**DIRECTIONS:** Write out the whole listing again, exactly as given.

==== RAW DATA

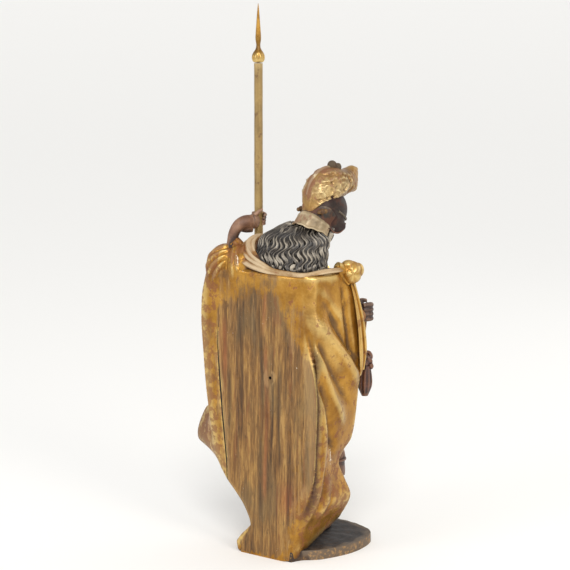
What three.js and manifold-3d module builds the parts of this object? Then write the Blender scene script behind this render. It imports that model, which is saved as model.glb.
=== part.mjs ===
// A carved and gilded saint in armour, bowed over a raised right hand, with a tall lance in the left.
// Millimetres, +Z up, the figure faces -Y, its left is +X.
// The origin is on the underside of the base, at the middle of the base's width.
import * as THREE from "three";
import { ParametricGeometry } from "three/addons/geometries/ParametricGeometry.js";
import { mergeVertices } from "three/addons/utils/BufferGeometryUtils.js";
import Module from "manifold-3d";

const wasm = await Module();
wasm.setup();

// Driving dimensions
const lanceTop = 1176;
const lanceX = 89;
const lanceY = -10;
const shaftRadius = 9.4;
const shaftTop = 1049;
const clearance = 0.4;
const baseThickness = 22;
const baseHalfWidth = 143;
const baseFront = -172;
const backPlane = 100;
const backLean = 10;
const leanHeight = 600;
const shoulderTop = 640;
const headCentre = new THREE.Vector3(-60, -45, 745);
const headTurn = THREE.MathUtils.degToRad(14.5);
const headBow = THREE.MathUtils.degToRad(30);

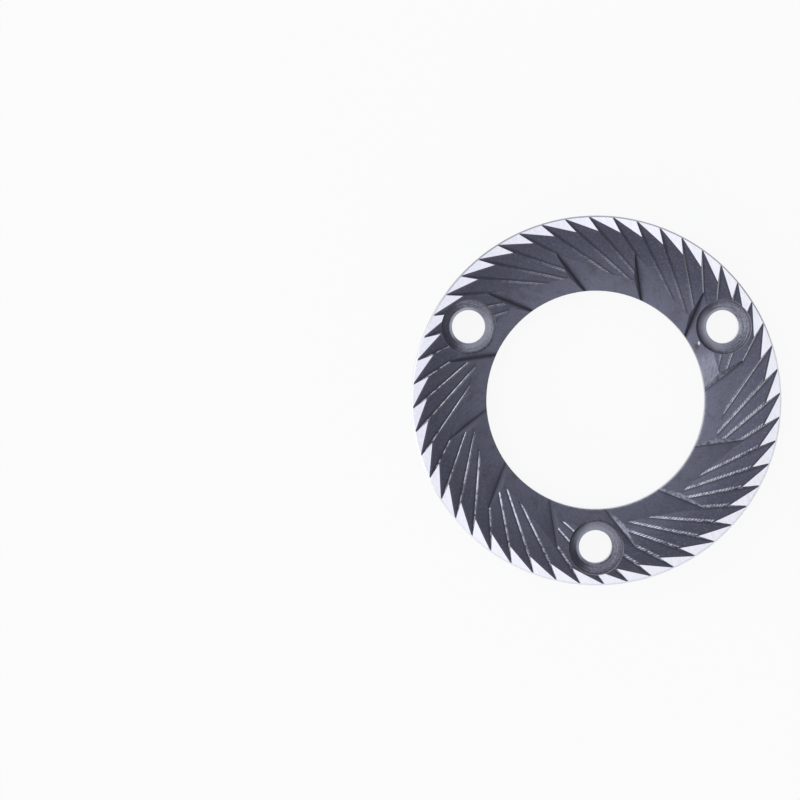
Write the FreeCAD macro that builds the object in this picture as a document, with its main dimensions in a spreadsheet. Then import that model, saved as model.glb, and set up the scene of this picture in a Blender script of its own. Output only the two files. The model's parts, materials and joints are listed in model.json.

========

**OUTPUT:**
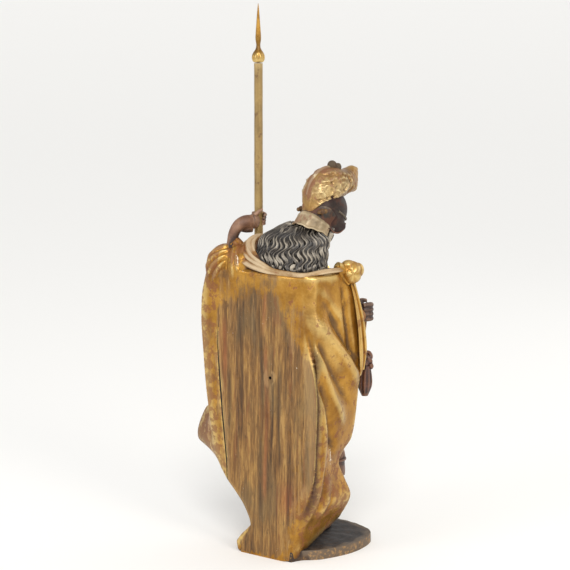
What three.js and manifold-3d module builds the parts of this object? Then write the Blender scene script behind this render. It imports that model, which is saved as model.glb.
=== part.mjs ===
// A carved and gilded saint in armour, bowed over a raised right hand, with a tall lance in the left.
// Millimetres, +Z up, the figure faces -Y, its left is +X.
// The origin is on the underside of the base, at the middle of the base's width.
import * as THREE from "three";
import { ParametricGeometry } from "three/addons/geometries/ParametricGeometry.js";
import { mergeVertices } from "three/addons/utils/BufferGeometryUtils.js";
import Module from "manifold-3d";

const wasm = await Module();
wasm.setup();

// Driving dimensions
const lanceTop = 1176;
const lanceX = 89;
const lanceY = -10;
const shaftRadius = 9.4;
const shaftTop = 1049;
const clearance = 0.4;
const baseThickness = 22;
const baseHalfWidth = 143;
const baseFront = -172;
const backPlane = 100;
const backLean = 10;
const leanHeight = 600;
const shoulderTop = 640;
const headCentre = new THREE.Vector3(-60, -45, 745);
const headTurn = THREE.MathUtils.degToRad(14.5);
const headBow = THREE.MathUtils.degToRad(30);

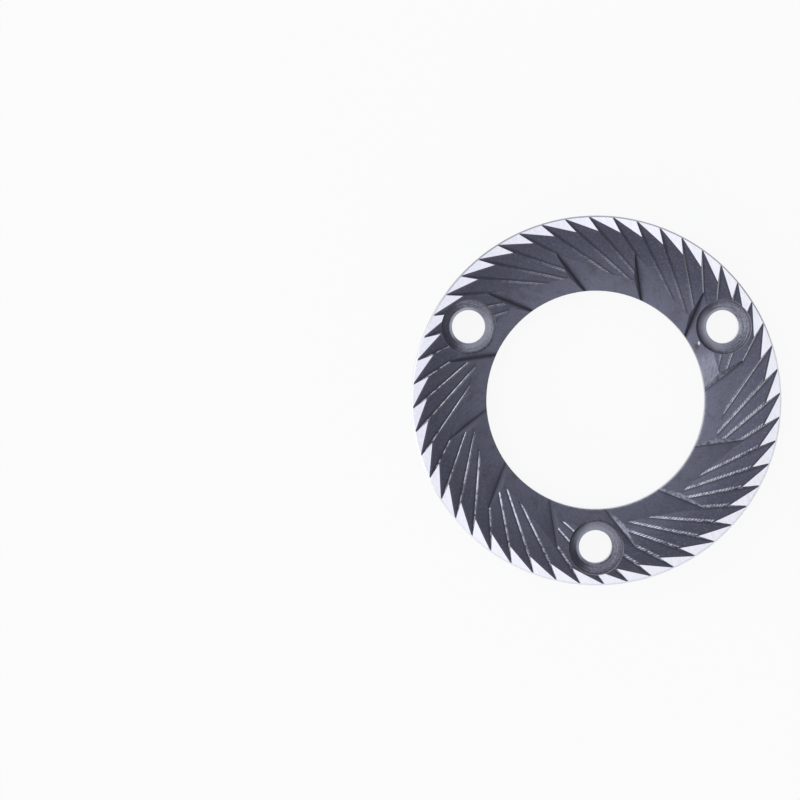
Write the FreeCAD macro that builds the object in this picture as a document, with its main dimensions in a spreadsheet. Then import that model, saved as model.glb, and set up the scene of this picture in a Blender script of its own. Output only the two files. The model's parts, materials and joints are listed in model.json.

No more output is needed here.